Historia
La América de todos
El nativismo fue un movimiento norteamericano del sigo XIX que combinaba la reivindicación racial, la de los nacidos en Estados Unidos (EE UU), con la de la religión –el protestantismo– como la propia de la nación. Es uno de los muchos movimientos populistas que han atravesado la historia de Estados Unidos, un país en el que el populismo forma parte de la propia naturaleza del sistema político, de su democracia.
Un historiador le dedicó hace años un libro clásico, titulado «Extraños en la tierra». Hace poco, una profesora de una universidad de California publicó otra investigación, titulada «Extraños en la propia tierra», dedicada a los votantes de Trump. La estudiosa se desplazó a un Estado sureño y allí vivió con ellos y los observó como un antropólogo europeo, en los años veinte o treinta del siglo pasado, iba a observar una tribu de la Amazonia.
La actitud da la medida de lo que ha ocurrido en Estados Unidos en estos ocho años de Presidencia de Barack Obama: hasta qué punto una parte de la sociedad norteamericana ha vivido de espaldas a la otra y segura de que esta estaba condenada a quedar abandonada en las cunetas de la Historia. Obama ha sido un presidente importante en política exterior y para la salida de la crisis económica. La ejecutoria ha sido muy distinta en cuanto a la forma de abordar la reforma del país. Obama prometió una sociedad postracial e incluso postpartidista. En vez de eso, ha sido uno de los presidentes más intensamente activistas de la historia.
Con un discurso corrosivo, de un sectarismo del que sólo los fieles sectarios no se percataban, ha contribuido a enfrentar aquello que debía ser unido: pobres contra ricos, trabajadores contra empresarios, negros contra blancos, etc., etc., etc. En vez de contribuir a reunir los diversos grupos que componen Estados Unidos, Obama ha contribuido a separarlos y a abrir trincheras entre ellos.
La Nueva América que encarnaba era la América de las identidades incompatibles, unidas no ya por una noción del bien común, sino por la cultura de la queja, que es la propia de una sociedad (des)articulada en minorías. En estas elecciones estaba en juego una idea de América: un mundo nuevo que iba a dejar atrás los «antiguos» valores americanos –independencia, individualismo, libertad- ahora considerados sospechosos, o abiertamente tachados de reaccionarios. Pues bien, la respuesta de la ciudadanía debería ser interpretada en toda su complejidad, sin recurrir a tópicos ni a simplificaciones.

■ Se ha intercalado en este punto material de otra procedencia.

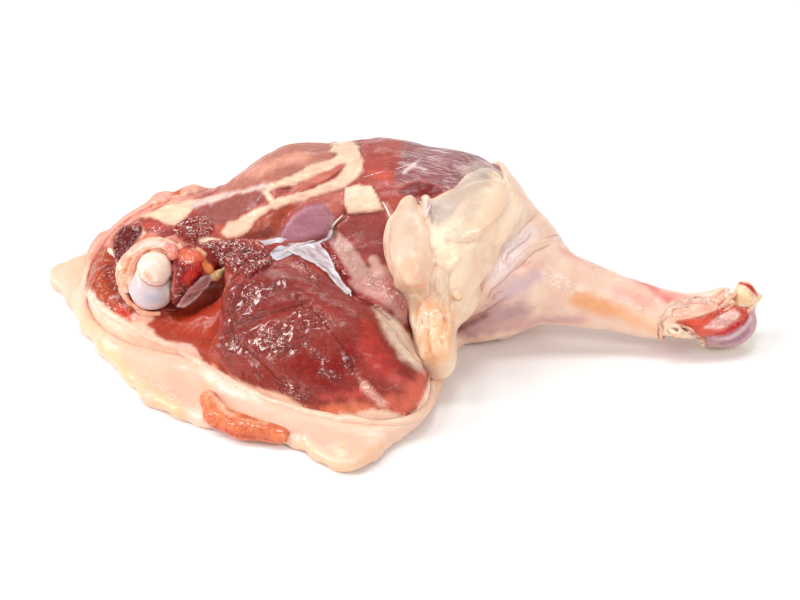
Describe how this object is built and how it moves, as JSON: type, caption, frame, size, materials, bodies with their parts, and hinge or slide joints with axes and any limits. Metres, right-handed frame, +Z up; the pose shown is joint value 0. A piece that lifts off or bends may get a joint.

Es en parte la expresión de la voluntad de no perder aquello que hizo grande a Estados Unidos: la unidad, el sentido de la comunidad nacional, la voluntad de seguir juntos y la noción de que existe algo superior, encarnado en la nación y tan bien expresado por ese «God Bless America» (Dios bendiga a América) característico de la política norteamericana.
El sentido de la Presidencia de Donald Trump dependerá ahora de la capacidad para dar a este mandato un sentido positivo. Trump ha logrado dar voz a los muchos norteamericanos que siguen pensando que el proyecto de sociedad que ellos encarnan y que heredaron de sus mayores sigue teniendo vigencia, aunque necesite reformas, y que no es un engaño racista.
Pequeños y grandes empresarios, trabajadores, familias, hombres y mujeres que no están dispuestos a rendirse ante una nueva Historia, tan providencial como cualquiera de las anteriores, que se disponía a dejarlos atrás. Ahora, el presidente Trump se enfrenta a una tarea más difícil todavía: la de mantener esta coalición y la de volver a crear la posibilidad de una América que supere las exclusiones del pasado sin generar otras nuevas. Los problemas son monumentales. Las actitudes mantenidas hasta ahora, las mismas que le han llevado a la Casa Blanca, no siempre le van a ayudar. El nuevo presidente va a poner a prueba su carácter, su flexibilidad, su templanza y su capacidad de negociación.